Written instruction -> Reproduce all of the data exactly, with no line skipped.

Data extract ->
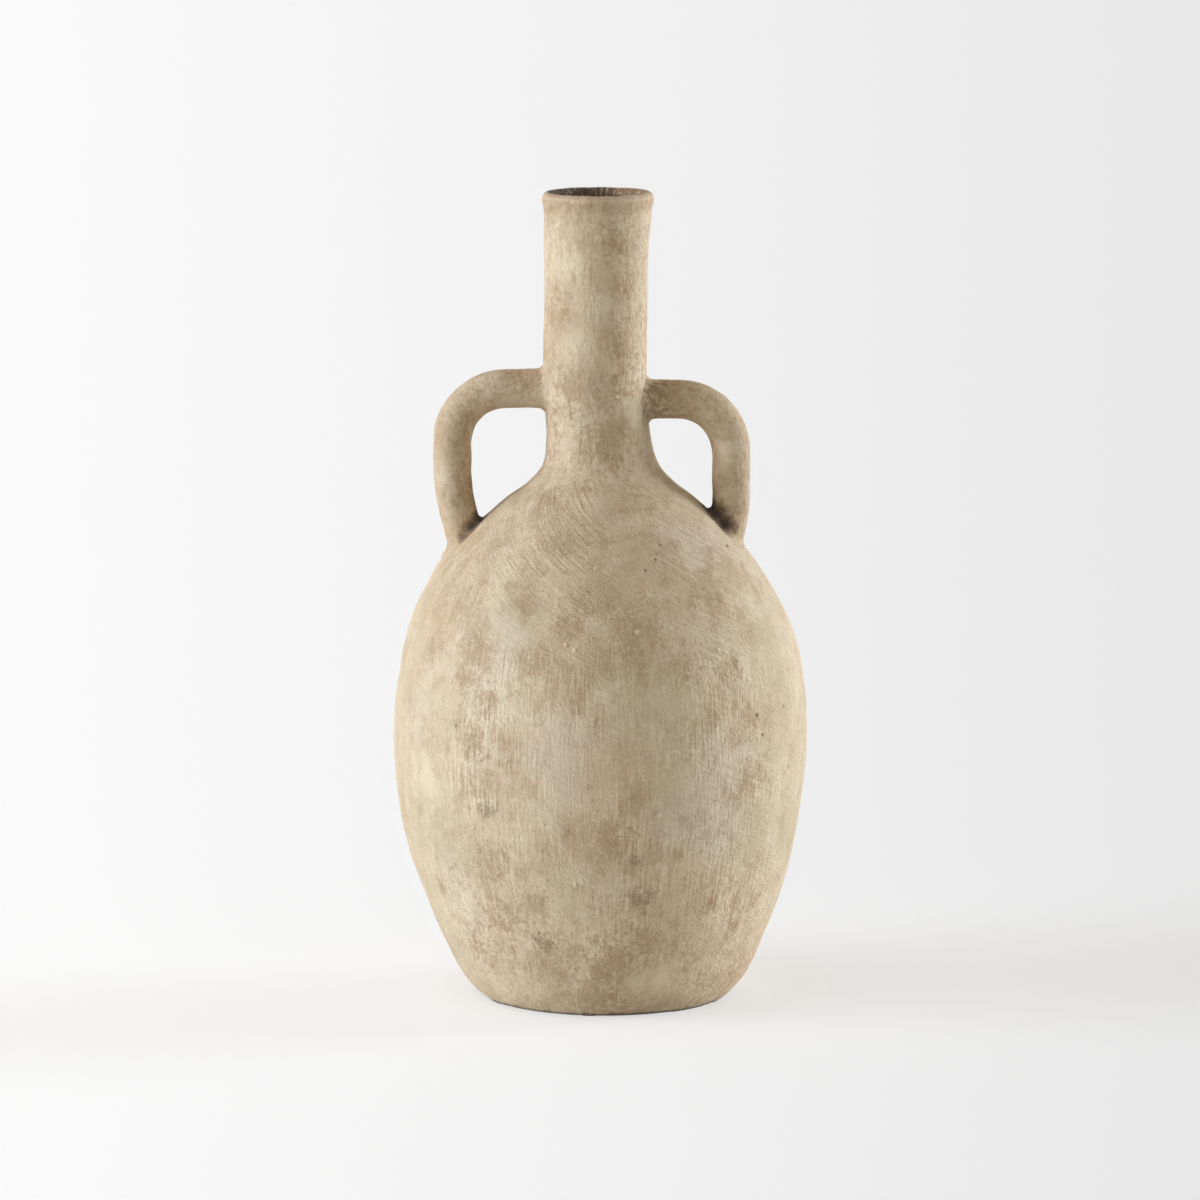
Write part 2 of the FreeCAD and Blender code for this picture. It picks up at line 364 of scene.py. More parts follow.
def nearest(spots, ragged):
    """How far a place is from the nearest of the spots, as a share of that spot's reach, and ragged."""
    least = 9.0  # farther than any spot's edge
    for centre, reach in spots:
        away = step("VectorMath", {0: place, 1: centre}, operation="DISTANCE").outputs["Value"]
        least = worked("MINIMUM", least, worked("DIVIDE", away, reach))
    return worked("ADD", least, ragged)


place = step("TexCoord", {}).outputs["Object"]
height = step("SeparateXYZ", {0: place}).outputs["Z"]
sideways = step("SeparateXYZ", {0: place}).outputs["X"]
level = step("VectorMath", {0: place, 1: (1, 1, 0)}, operation="MULTIPLY").outputs[0]
outward = step("VectorMath", {0: level}, operation="NORMALIZE").outputs[0]
girth = step("VectorMath", {0: outward, "Scale": 0.1}, operation="SCALE").outputs[0]
upward = step("VectorMath", {0: place, 1: (0, 0, 1)}, operation="MULTIPLY").outputs[0]
round_pot = step("VectorMath", {0: girth, 1: upward}, operation="ADD").outputs[0]
twist = worked("MULTIPLY", height, 20.0)
slant = step("VectorRotate", {"Vector": round_pot, "Axis": (0, 0, 1), "Angle": twist},
             rotation_type="AXIS_ANGLE").outputs[0]
broad = cloud(place, 14, 3)
ragged_height = worked("ADD", height, worked("MULTIPLY", worked("SUBTRACT", broad, 0.5), 0.09))

# The bristle marks
down_belly = cloud(stretched(round_pot, 1, 0.085), 840, 3, 0.6, 0.2)
over_shoulder = cloud(stretched(slant, 1, 0.150), 800, 3, 0.6, 0.4)
down_neck = cloud(stretched(place, 1, 0.18), 800, 3, 0.6, 0.2)
pulled = step("Attribute", {}, attribute_name="pulled").outputs["Fac"]
on_shoulder = worked("MULTIPLY", between(ragged_height, 0.180, 0.206), between(sideways, -0.082, -0.040))
on_shoulder = worked("MULTIPLY", on_shoulder, between(cloud(place, 24, 3, 0.6), 0.38, 0.56))
on_neck = worked("MAXIMUM", between(height, 0.256, 0.284), pulled)
bristles = step("Mix", {0: on_shoulder, 2: down_belly, 3: over_shoulder}).outputs[0]
bristles = step("Mix", {0: on_neck, 2: bristles, 3: down_neck}).outputs[0]
fine = cloud(place, 720, 3, 0.6)
mottle = cloud(place, 300, 5, 0.65)
near_foot = between(ragged_height, 0.085, 0.045)
unstroked = worked("ADD", 0.42, worked("MULTIPLY", worked("MAXIMUM", on_neck, near_foot), 0.28))
unstroked = worked("ADD", unstroked, worked("MULTIPLY", on_shoulder, 0.14))
worn = step("Mix", {0: unstroked, 2: bristles, 3: mottle}).outputs[0]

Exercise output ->
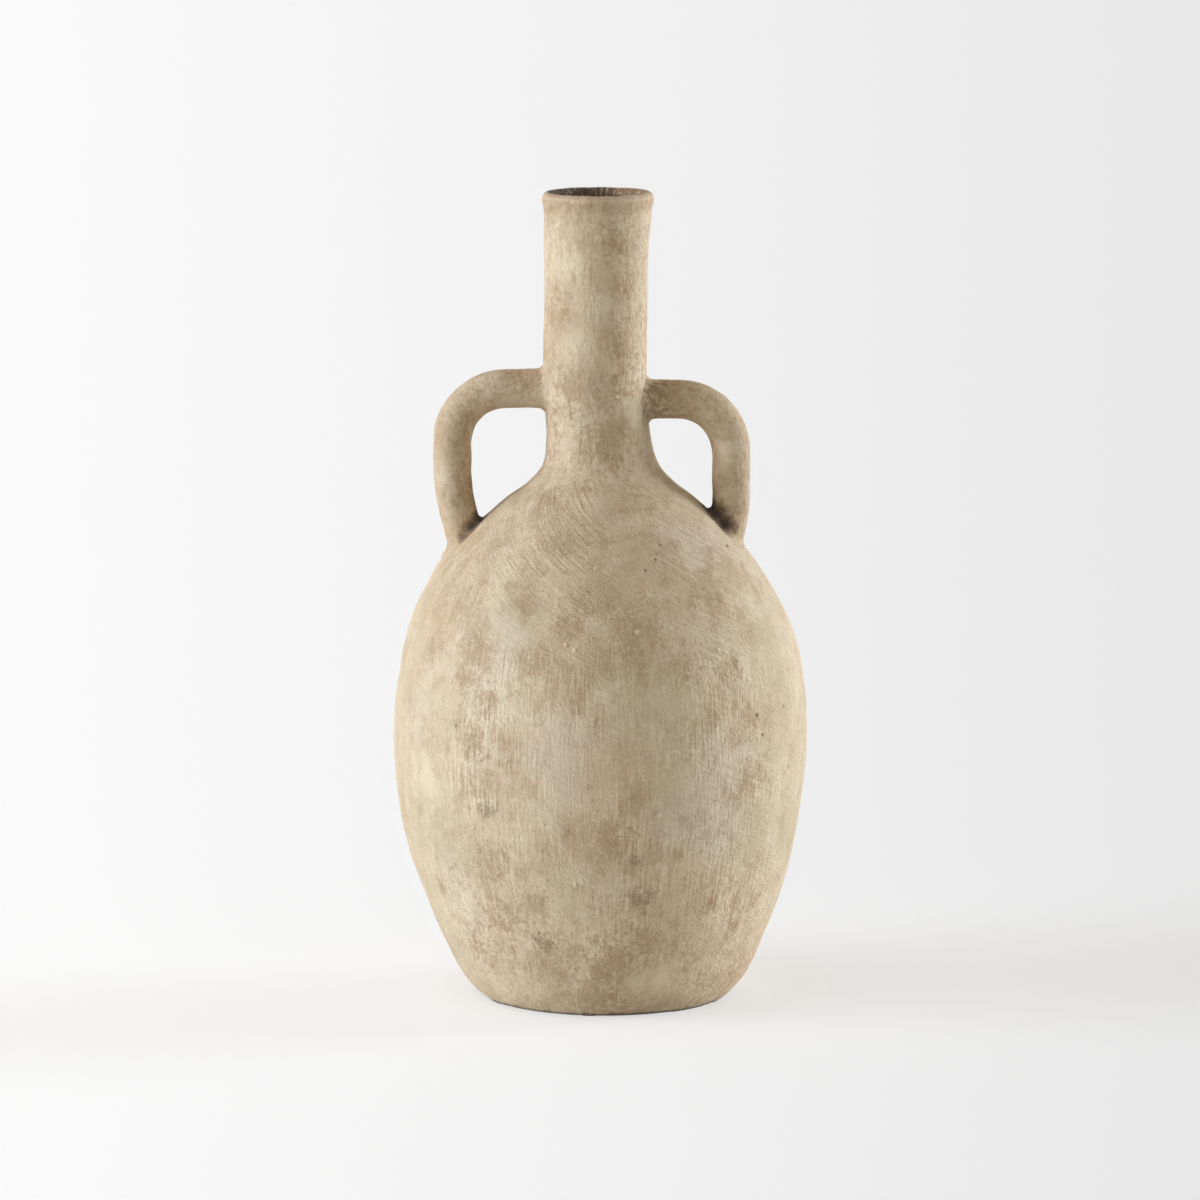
Write part 2 of the FreeCAD and Blender code for this picture. It picks up at line 364 of scene.py. More parts follow.
def nearest(spots, ragged):
    """How far a place is from the nearest of the spots, as a share of that spot's reach, and ragged."""
    least = 9.0  # farther than any spot's edge
    for centre, reach in spots:
        away = step("VectorMath", {0: place, 1: centre}, operation="DISTANCE").outputs["Value"]
        least = worked("MINIMUM", least, worked("DIVIDE", away, reach))
    return worked("ADD", least, ragged)


place = step("TexCoord", {}).outputs["Object"]
height = step("SeparateXYZ", {0: place}).outputs["Z"]
sideways = step("SeparateXYZ", {0: place}).outputs["X"]
level = step("VectorMath", {0: place, 1: (1, 1, 0)}, operation="MULTIPLY").outputs[0]
outward = step("VectorMath", {0: level}, operation="NORMALIZE").outputs[0]
girth = step("VectorMath", {0: outward, "Scale": 0.1}, operation="SCALE").outputs[0]
upward = step("VectorMath", {0: place, 1: (0, 0, 1)}, operation="MULTIPLY").outputs[0]
round_pot = step("VectorMath", {0: girth, 1: upward}, operation="ADD").outputs[0]
twist = worked("MULTIPLY", height, 20.0)
slant = step("VectorRotate", {"Vector": round_pot, "Axis": (0, 0, 1), "Angle": twist},
             rotation_type="AXIS_ANGLE").outputs[0]
broad = cloud(place, 14, 3)
ragged_height = worked("ADD", height, worked("MULTIPLY", worked("SUBTRACT", broad, 0.5), 0.09))

# The bristle marks
down_belly = cloud(stretched(round_pot, 1, 0.085), 840, 3, 0.6, 0.2)
over_shoulder = cloud(stretched(slant, 1, 0.150), 800, 3, 0.6, 0.4)
down_neck = cloud(stretched(place, 1, 0.18), 800, 3, 0.6, 0.2)
pulled = step("Attribute", {}, attribute_name="pulled").outputs["Fac"]
on_shoulder = worked("MULTIPLY", between(ragged_height, 0.180, 0.206), between(sideways, -0.082, -0.040))
on_shoulder = worked("MULTIPLY", on_shoulder, between(cloud(place, 24, 3, 0.6), 0.38, 0.56))
on_neck = worked("MAXIMUM", between(height, 0.256, 0.284), pulled)
bristles = step("Mix", {0: on_shoulder, 2: down_belly, 3: over_shoulder}).outputs[0]
bristles = step("Mix", {0: on_neck, 2: bristles, 3: down_neck}).outputs[0]
fine = cloud(place, 720, 3, 0.6)
mottle = cloud(place, 300, 5, 0.65)
near_foot = between(ragged_height, 0.085, 0.045)
unstroked = worked("ADD", 0.42, worked("MULTIPLY", worked("MAXIMUM", on_neck, near_foot), 0.28))
unstroked = worked("ADD", unstroked, worked("MULTIPLY", on_shoulder, 0.14))
worn = step("Mix", {0: unstroked, 2: bristles, 3: mottle}).outputs[0]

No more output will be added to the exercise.